Minął rok od śmierci Mike’a Bakera. Wydawało się, że brak tak dobrego i obdarzonego charakterystycznym głosem wokalisty oznaczać będzie niechybny koniec grupy Shadow Gallery. Tymczasem zaś oryginalni członkowie zespołu: Brendt Allman (g), Carl Cadden-James (bg) i Gary Wehrkamp (g, k) wraz z powracającym do zespołu po kilkuletniej przerwie perkusistą Joe Nevolo znaleźli zastępstwo i to jakie!
Briana Ashlanda trudno nazwać tylko „dobrym” czy „kompetentnym” następcą Bakera. To świetny wokalista, obdarzony tak doskonałym głosem i używający go tak, że chwilami brzmi on bardziej „bakerowsko” niż sam Baker. Ashland śpiewa na płycie „Digital Ghosts” w rewelacyjny sposób, godnie kontynuuje on zapoczątkowany przez swojego poprzednika harmoniczny sposób ekspresji głosu, który od dawien dawna jest wyróżnikiem brzmienia Shadow Gallery.
Co więcej, śmiem twierdzić, że przywrócił on świeżość brzmieniu całej grupy. Być może swoją nietuzinkową osobowością zainspirował swoich nowych kolegów, gdyż - jak się okazuje - skomponowali oni muzykę, którą można śmiało uznać za najlepszą od czasów płytowego debiutu. Na marginesie dodam jeszcze, że na płycie „Digital Ghosts” śpiewają też Ralf Scheepers (z zespołu Primal Fear) i Clay Barton (z Suspyre). Ale to Brian Ashland stoi przez cały czas w świetle reflektorów.
Na płycie „Digital Ghosts” grupa Shadow Gallery demonstruje te cechy, w których czuje się najlepiej: pełne potężnej energii brzmienie, w które wplecione są elementy rocka progresywnego, metalu, a nawet rocka symfonicznego o epickim zadęciu. W dodatku zespół dba o to, by w jego muzyce nie brakło dobrych melodii. Tak, melodie to bardzo mocny punkt programu tej płyty. Świetne partie wokalne – to plus numer dwa. Utrzymanie charakterystycznego, wypracowanego na poprzednich płytach brzmienia – to plus numer trzy. Świetne popisy instrumentalne (głównie gitarzysty i keyboardzisty w osobie Gary’ego Wehrkampa) – to plus numer cztery. Mógłbym tak dalej wymieniać… Bo naprawdę „Digital Ghosts” to niesamowicie efektownie brzmiąca płyta.

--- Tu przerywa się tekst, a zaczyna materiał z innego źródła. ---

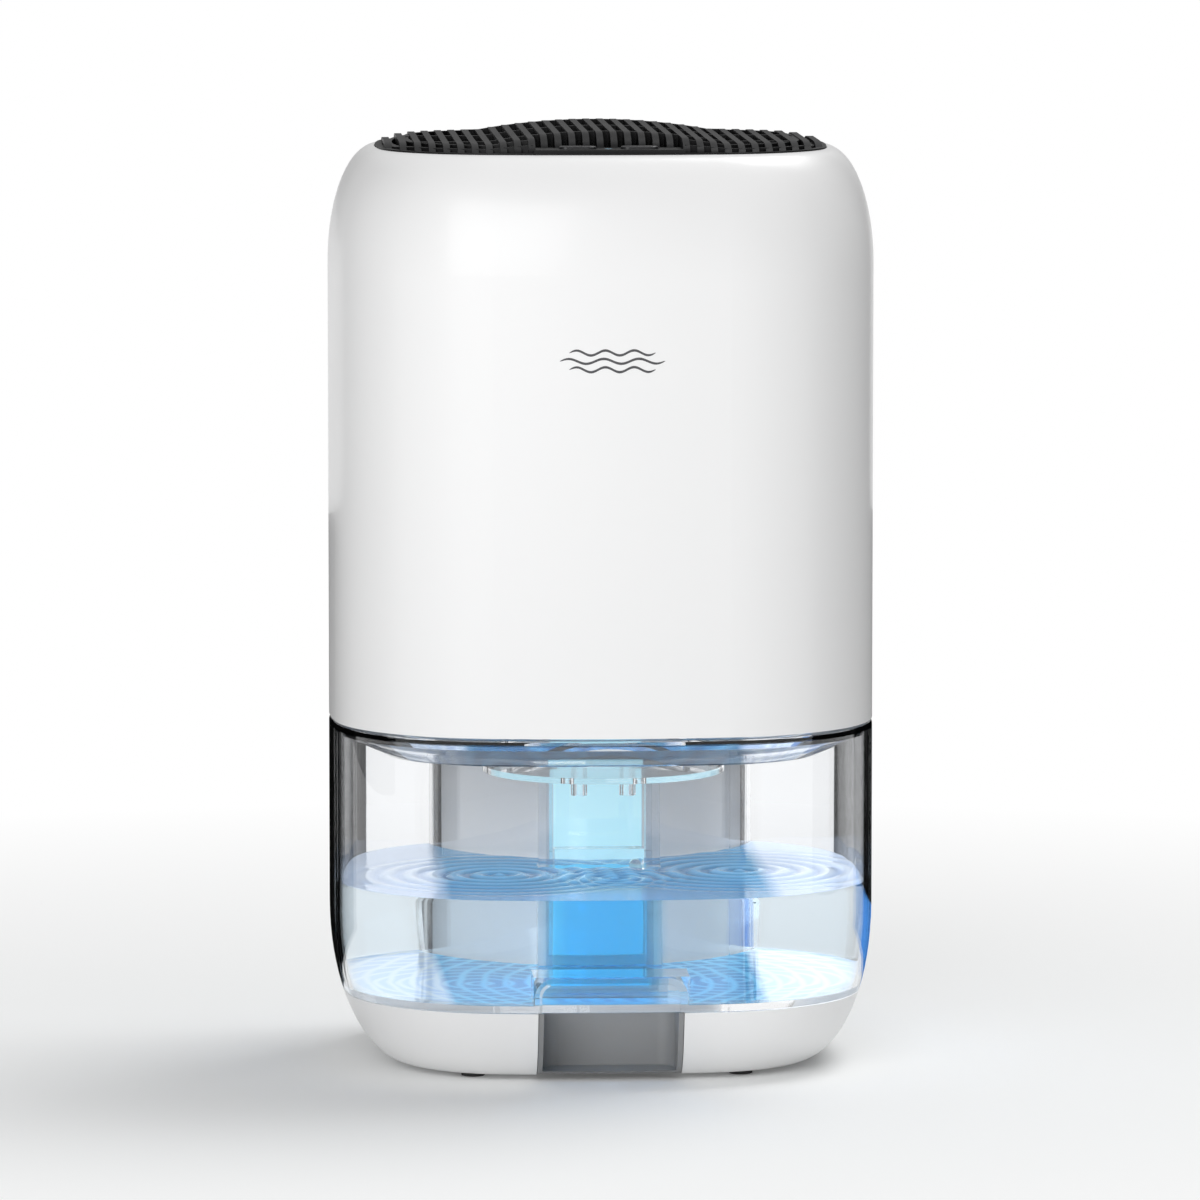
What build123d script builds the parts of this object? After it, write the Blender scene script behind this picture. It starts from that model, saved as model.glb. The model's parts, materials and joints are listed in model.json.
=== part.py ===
"""Thermoelectric dehumidifier: a white housing on a rear spine, over a clear tank that pulls out.

Millimetres, +Z up. The front is -Y, and the origin is on the floor under the middle of the footprint.
"""
import os
from math import atan2, cos, degrees, hypot, pi, sin, sqrt

from build123d import *

os.makedirs("parts", exist_ok=True)

# ---- driving dimensions ------------------------------------------------------------------------
HALF_W = 90.0  # half the overall width
HALF_D = 77.5  # half the overall depth
FRONT_R = 300.0  # radius of the nearly flat front and back
SIDE_R = 200.0  # radius of the nearly flat sides
CORNER_R = 58.0  # radius of the four corners

BASE_Z = 1.5  # underside of the white base, which stands on rubber feet
BASE_TOP = 24.5
TANK_Z = 24.8
BELLY_Z = 52.0  # above this height the lower body's sides are upright
FOOT_INSET = 24.0  # how far the base tucks in at the bottom
TANK_RIM = 112.4
LID_TOP = 114.2
HOUSING_Z = 115.0
SHOULDER_Z = 265.0  # the housing's sides are upright up to here
SHOULDER_INSET = 15.5
RIM_Z = 303.0

HOUSING_WALL = 2.5
TANK_WALL = 2.4
BASE_WALL = 2.6
CORE_INSET = 36.0  # how deep the swept part of a solid block goes

SPINE_Y = 82.8  # axis of the round spine behind the tank, a little behind the machine's back
SPINE_R = 54.3
SPINE_WALL = 2.4
SPINE_LOW = 22.2
RECESS_R = 55.1  # the hollow in the tank's back that clears the spine
TRIM_Y = 61.8  # the spine's black side trims start here
WINDOW_HALF_W = 15.5
WINDOW_LOW, WINDOW_HIGH = 30.0, 112.0

NOTCH_HALF_W = 22.0  # finger notch in the base
NOTCH_BACK_Y = -46.0
NOTCH_CORNER_R = 6.0
LINER_WALL = 1.6
POCKET_HALF_W = 22.5  # finger pocket under the tank's floor, behind its front lip
POCKET_FRONT_Y, POCKET_BACK_Y = -71.6, -56.0
POCKET_TOP = 34.0

DECK_Z = 24.2  # top of the plate that the tank stands on
DECK_THICK = 2.2
DECK_INSET = 7.6
STRIP_HALF_W = 49.0  # grey strip let into the deck
STRIP_THICK = 1.2

LID_DROP = 10.2  # depth of the lid's sloped basin
LID_THICK = 1.8
DISH_Y = -20.0  # centre of the lid's round drip dish
DISH_R = 38.0
DISH_DROP = 6.0
NOZZLE_X = 8.0
NOZZLE_LOW = 89.5

RAIL_INNER_X, RAIL_OUTER_X = 15.4, 20.2  # float rails
RAIL_FRONT_Y, RAIL_BACK_Y = 4.0, 13.0
RAIL_TOP = 97.0
FLOAT_GAP = 0.4
MAGNET_X = 12.2
FLOAT_LOW, FLOAT_HIGH = 56.0, 68.0  # at rest the float rides on half a tank of water

GRILLE_INSET = 15.7
GRILLE_RING = 2.4
GRILLE_LOW = 297.8
SLAT_LOW = 300.5
SLAT_PITCH = 4.55
SLAT_THICK = 2.2
SLAT_COUNT = 32
CROWN = 3.0  # rise of the slats over the rim
WAVE = 3.4  # further rise of the wave in the middle
WAVE_R = 220.0
CROWN_HALF_W = 60.0  # beyond this the slats get lower towards the ends
SLAT_END_X = 73.5
RIB_DROP = 0.15  # tops of the ribs below the tops of the slats

PANEL_HALF_W = 24.5  # control panel at the front of the grille
PANEL_FRONT_Y, PANEL_BACK_Y = -60.6, -45.6
PANEL_TOP = 304.6
PANEL_THICK = 2.0
BUTTON_X, BUTTON_Y = 10.0, -53.0
BUTTON_L, BUTTON_W = 12.0, 6.0
BOARD_TOP = 294.6

FAN_Y = 8.0
FAN_Z = 268.0
FAN_SIZE = 92.0
FAN_DEPTH = 25.0
FAN_SCREW = 41.25
FAN_BORE_R = 44.0
HUB_R = 19.0
BLADES = 7

DUCT_HALF_W = 52.0
DUCT_FRONT_Y, DUCT_BACK_Y = -40.0, 62.0
DUCT_WALL = 2.0
BOARD_Y = DUCT_FRONT_Y - 14  # back of the main board
TRAY_Z = 116.5
TRAY_TOP = 118.5
TRAY_SCREWS = [(82.5, 8), (-82.5, 8), (50, -66), (-50, -66)]

SINK_HALF_W = 45.0
SINK_LOW, SINK_HIGH = 140.0, 240.0
HOT_FRONT_Y, HOT_BASE_Y, CELL_Y, COLD_Y, FIN_Y, COLD_BACK_Y = -26.0, 10.0, 16.0, 19.8, 24.8, 50.0
FIN_THICK = 1.2
FIN_PITCH = 5.0
FIN_COUNT = 15
CELL = 40.0
CELL_Z = (168.0, 212.0)
CLAMPS = [(41, 165), (41, 215), (-41, 165), (-41, 215)]

INTAKE_HALF_W, INTAKE_LOW, INTAKE_HIGH = 56.0, 140.0, 256.0
INTAKE_SCREWS = [(50, 146), (-50, 146), (50, 250), (-50, 250)]
BASE_SCREWS = [(46, 20), (-46, 20), (45, -28), (-45, -28)]
FEET = [(44, 43.6), (-44, 43.6), (44, -43.6), (-44, -43.6)]

# Sections of the walls are drawn on this plane: local x runs inward from the front, local y runs up.
WALL = Plane(origin=(0, -HALF_D, 0), x_dir=(0, 1, 0), z_dir=(1, 0, 0))


# ---- outline -----------------------------------------------------------------------------------
def corner_centre():
    """Centre of the corner arc that is tangent to the front arc and the side arc."""
    front_y, side_x = HALF_D - FRONT_R, HALF_W - SIDE_R
    to_front, to_side = FRONT_R - CORNER_R, SIDE_R - CORNER_R
    span = hypot(side_x, front_y)
    along = (to_front**2 - to_side**2 + span**2) / (2 * span)
    across = sqrt(to_front**2 - along**2)
    unit_x, unit_y = side_x / span, -front_y / span
    return along * unit_x + across * unit_y, front_y + along * unit_y - across * unit_x


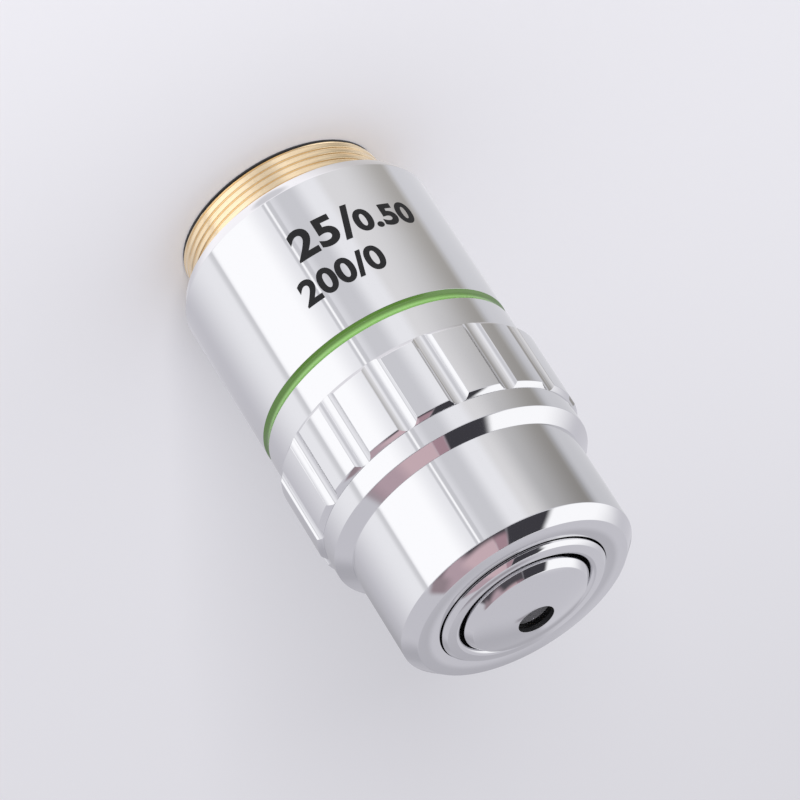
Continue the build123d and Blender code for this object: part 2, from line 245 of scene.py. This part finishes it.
def engravingBlack():
    # black paint wiped into the engraving: satin, not quite level
    material, tree, shader = newMaterial("engravingBlack")
    flow = addNode(tree, "TexNoise", {"Vector": addNode(tree, "TexCoord").outputs["Object"],
                                      "Scale": 1 / (0.25 * mm), "Detail": 2.0})
    tint = addNode(tree, "Mix", {"Factor": flow.outputs["Fac"], "A": linear("0C0C0D"),
                                 "B": linear("1A1A1C")}, data_type="RGBA")
    bump = addNode(tree, "Bump", {"Height": flow.outputs["Fac"], "Strength": 0.3,
                                  "Distance": 0.01 * mm})
    tree.links.new(tint.outputs["Result"], shader.inputs["Base Color"])
    tree.links.new(bump.outputs["Normal"], shader.inputs["Normal"])
    shader.inputs["Roughness"].default_value = 0.5
    shader.inputs["Specular IOR Level"].default_value = 0.3
    return material


def turnedSteel():
    # plain screw steel: cool grey with close tool rings
    material, tree, shader = newMaterial("turnedSteel")
    rings = addNode(tree, "TexNoise", {"Vector": turnedCoordinates(tree), "Scale": 1 / (0.07 * mm)})
    roughness = addNode(tree, "MapRange", {"Value": rings.outputs["Fac"], "To Min": 0.22,
                                           "To Max": 0.38})
    bump = addNode(tree, "Bump", {"Height": rings.outputs["Fac"], "Strength": 0.3,
                                  "Distance": 0.003 * mm})
    shader.inputs["Base Color"].default_value = linear("B4B5B8")
    shader.inputs["Metallic"].default_value = 1
    tree.links.new(roughness.outputs["Result"], shader.inputs["Roughness"])
    tree.links.new(bump.outputs["Normal"], shader.inputs["Normal"])
    return material


def drawnSpringWire():
    # drawn spring wire: bright steel with a slight straw tint from its heat treatment
    material, tree, shader = newMaterial("springWire")
    heat = addNode(tree, "TexNoise", {"Vector": addNode(tree, "TexCoord").outputs["Object"],
                                      "Scale": 1 / (3 * mm), "Detail": 3.0})
    tint = addNode(tree, "Mix", {"Factor": heat.outputs["Fac"], "A": linear("A9A6A0"),
                                 "B": linear("BDBBB8")}, data_type="RGBA")
    tree.links.new(tint.outputs["Result"], shader.inputs["Base Color"])
    shader.inputs["Metallic"].default_value = 1
    shader.inputs["Roughness"].default_value = 0.25
    return material


def coatedGlass():
    # polished lens glass, faintly violet, with a coating that takes most of its reflection away
    material, tree, shader = newMaterial("coatedGlass")
    film = addNode(tree, "TexNoise", {"Vector": addNode(tree, "TexCoord").outputs["Object"],
                                      "Scale": 1 / (1.5 * mm), "Detail": 1.0})
    roughness = addNode(tree, "MapRange", {"Value": film.outputs["Fac"], "To Min": 0.01, "To Max": 0.03})
    tree.links.new(roughness.outputs["Result"], shader.inputs["Roughness"])
    shader.inputs["Base Color"].default_value = linear("C6C0CE")
    shader.inputs["Transmission Weight"].default_value = 1
    shader.inputs["IOR"].default_value = 1.52
    shader.inputs["Specular IOR Level"].default_value = 0.15
    return material


chrome = chromePlate()
brassThread = threadBrass()
cellBrass = plainTurnedBrass()
black = blackAnodised()
enamel = greenEnamel()
engraving = engravingBlack()
steel = turnedSteel()
springWire = drawnSpringWire()
glass = coatedGlass()
print("materials made")


# housing; sizes are radii, heights and widths in mm, unless a note says otherwise

barrelSizes = {
    "radius": 12.5, "spigot": 11.3, "bore": 10.0, "neckBore": 9.42, "shelfHole": 8.0,
    "shoulder": 4.3, "shoulderRadius": 11.82, "shoulderFront": 5.5, "seam": 25.0, "front": 34.54,
    "shelfRear": 8.82, "shelfFront": 10.22, "grooveRear": 20.8, "grooveFront": 21.9, "grooveFloor": 12.0,
    "edge": 0.05, "seamEdge": 0.08, "grooveEdge": 0.03, "screwHole": 0.82, "screwHeight": 29.66,
    "drillDepth": 4,
}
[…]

Rozpoczyna się ona od epickiego utworu „With Honor”, pełnego świetnych rozwiązań melodycznych i pięknych harmonii wokalnych. Potem mamy kilka, trwających po około sześć minut utworów, w których Shadow Gallery daje prawdziwy popis prog metalowego grania na najwyższym poziomie. „Symfoniczny prog metal” – takie określenie przychodzi mi do głowy w trakcie słuchania tej płyty. „Venom”, „Gold Dust” i „Strong” to naprawdę świetne, soczyście brzmiące utwory. Niczego nie brakuje też nagraniu „Pain”. Jest ono prawdziwą progresywną ucztą dla uszu.
Jednak dwie najwspanialsze perły czają się na samym końcu płyty. Trwające po około dziesięć minut kompozycje „Digital Ghosts” oraz „Haunted” zachwycają swoim pięknem, licznie nagromadzonymi ciekawymi pomysłami melodycznymi, a także świetnym wykonaniem. To dwa zdecydowanie najjaśniejsze fragmenty tego albumu, ale pamiętajmy, że pozostałe utwory wcale nie są gorsze.
Warto zaznaczyć, że specjalna edycja płyty „Digital Ghosts” zawiera cztery dodatkowe tracki, w których aż w dwóch śpiewa… nieżyjący Mike Baker. Spośród bonusowych nagrań zachwyca przede wszystkim zaśpiewany a’capella „In Your Window” (który wykorzystuje tekst i melodię kompozycji tytułowej) oraz przepiękna, trochę łzawa ballada „World Of Fantasy”. Ciekawie wypada też wersja demo utworu „Gold Dust”. Ale trzeba to jasno powiedzieć: te cztery bonusy są o wiele ciekawsze i prezentują się o wiele lepiej niż zwykłe utwory z jakiejkolwiek, statystycznie średniej, prog metalowej płyty.